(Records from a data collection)
** BEGIN **

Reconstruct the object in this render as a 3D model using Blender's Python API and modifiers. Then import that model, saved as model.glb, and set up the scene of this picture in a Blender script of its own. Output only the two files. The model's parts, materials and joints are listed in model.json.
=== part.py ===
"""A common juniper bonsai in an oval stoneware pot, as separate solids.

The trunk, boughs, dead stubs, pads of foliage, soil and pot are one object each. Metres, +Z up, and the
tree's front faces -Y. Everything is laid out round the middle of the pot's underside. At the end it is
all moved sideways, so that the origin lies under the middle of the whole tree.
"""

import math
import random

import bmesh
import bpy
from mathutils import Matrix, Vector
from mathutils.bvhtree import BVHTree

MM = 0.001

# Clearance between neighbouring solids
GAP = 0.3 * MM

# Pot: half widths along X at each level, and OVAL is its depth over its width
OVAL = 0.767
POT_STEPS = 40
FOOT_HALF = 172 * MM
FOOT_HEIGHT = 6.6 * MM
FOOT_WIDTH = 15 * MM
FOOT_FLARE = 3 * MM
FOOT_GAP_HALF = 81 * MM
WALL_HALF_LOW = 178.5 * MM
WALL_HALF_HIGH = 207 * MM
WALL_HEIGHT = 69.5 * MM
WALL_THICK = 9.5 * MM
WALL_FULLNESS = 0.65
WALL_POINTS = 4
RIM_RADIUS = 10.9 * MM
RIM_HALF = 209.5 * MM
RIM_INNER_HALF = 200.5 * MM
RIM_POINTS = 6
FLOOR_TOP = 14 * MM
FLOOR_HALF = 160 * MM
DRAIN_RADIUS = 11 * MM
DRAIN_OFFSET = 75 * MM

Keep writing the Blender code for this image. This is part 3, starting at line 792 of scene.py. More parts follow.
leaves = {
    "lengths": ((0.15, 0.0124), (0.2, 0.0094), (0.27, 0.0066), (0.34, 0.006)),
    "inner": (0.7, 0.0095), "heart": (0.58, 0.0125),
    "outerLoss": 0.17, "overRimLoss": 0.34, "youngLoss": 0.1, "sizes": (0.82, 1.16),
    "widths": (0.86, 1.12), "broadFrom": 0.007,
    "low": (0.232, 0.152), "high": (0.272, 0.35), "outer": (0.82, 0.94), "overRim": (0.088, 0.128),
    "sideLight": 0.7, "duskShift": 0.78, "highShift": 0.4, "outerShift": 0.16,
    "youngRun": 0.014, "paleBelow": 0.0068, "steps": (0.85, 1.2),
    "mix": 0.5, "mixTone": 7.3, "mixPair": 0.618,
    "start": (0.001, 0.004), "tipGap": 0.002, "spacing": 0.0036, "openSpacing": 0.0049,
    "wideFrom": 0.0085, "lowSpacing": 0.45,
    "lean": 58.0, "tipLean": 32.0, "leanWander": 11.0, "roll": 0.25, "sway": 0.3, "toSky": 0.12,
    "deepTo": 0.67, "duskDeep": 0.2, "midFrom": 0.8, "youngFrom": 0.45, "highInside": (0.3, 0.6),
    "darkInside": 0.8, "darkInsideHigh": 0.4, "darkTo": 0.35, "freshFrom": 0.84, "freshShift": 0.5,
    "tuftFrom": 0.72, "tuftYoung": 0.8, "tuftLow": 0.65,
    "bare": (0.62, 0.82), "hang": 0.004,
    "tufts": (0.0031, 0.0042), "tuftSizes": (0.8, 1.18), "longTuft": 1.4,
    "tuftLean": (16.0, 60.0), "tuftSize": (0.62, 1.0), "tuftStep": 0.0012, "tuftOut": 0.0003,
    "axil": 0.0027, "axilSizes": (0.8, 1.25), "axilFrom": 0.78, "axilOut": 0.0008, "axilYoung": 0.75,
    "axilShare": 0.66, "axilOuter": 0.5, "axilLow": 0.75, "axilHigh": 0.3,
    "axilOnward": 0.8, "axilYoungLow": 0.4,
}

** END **

| To do |
Lines from the top of the entries through the line with "DRAIN_OFFSET = 75 * MM" are to be transcribed exactly, and nothing more.

| Worked answer |
Reconstruct the object in this render as a 3D model using Blender's Python API and modifiers. Then import that model, saved as model.glb, and set up the scene of this picture in a Blender script of its own. Output only the two files. The model's parts, materials and joints are listed in model.json.
=== part.py ===
"""A common juniper bonsai in an oval stoneware pot, as separate solids.

The trunk, boughs, dead stubs, pads of foliage, soil and pot are one object each. Metres, +Z up, and the
tree's front faces -Y. Everything is laid out round the middle of the pot's underside. At the end it is
all moved sideways, so that the origin lies under the middle of the whole tree.
"""

import math
import random

import bmesh
import bpy
from mathutils import Matrix, Vector
from mathutils.bvhtree import BVHTree

MM = 0.001

# Clearance between neighbouring solids
GAP = 0.3 * MM

# Pot: half widths along X at each level, and OVAL is its depth over its width
OVAL = 0.767
POT_STEPS = 40
FOOT_HALF = 172 * MM
FOOT_HEIGHT = 6.6 * MM
FOOT_WIDTH = 15 * MM
FOOT_FLARE = 3 * MM
FOOT_GAP_HALF = 81 * MM
WALL_HALF_LOW = 178.5 * MM
WALL_HALF_HIGH = 207 * MM
WALL_HEIGHT = 69.5 * MM
WALL_THICK = 9.5 * MM
WALL_FULLNESS = 0.65
WALL_POINTS = 4
RIM_RADIUS = 10.9 * MM
RIM_HALF = 209.5 * MM
RIM_INNER_HALF = 200.5 * MM
RIM_POINTS = 6
FLOOR_TOP = 14 * MM
FLOOR_HALF = 160 * MM
DRAIN_RADIUS = 11 * MM
DRAIN_OFFSET = 75 * MM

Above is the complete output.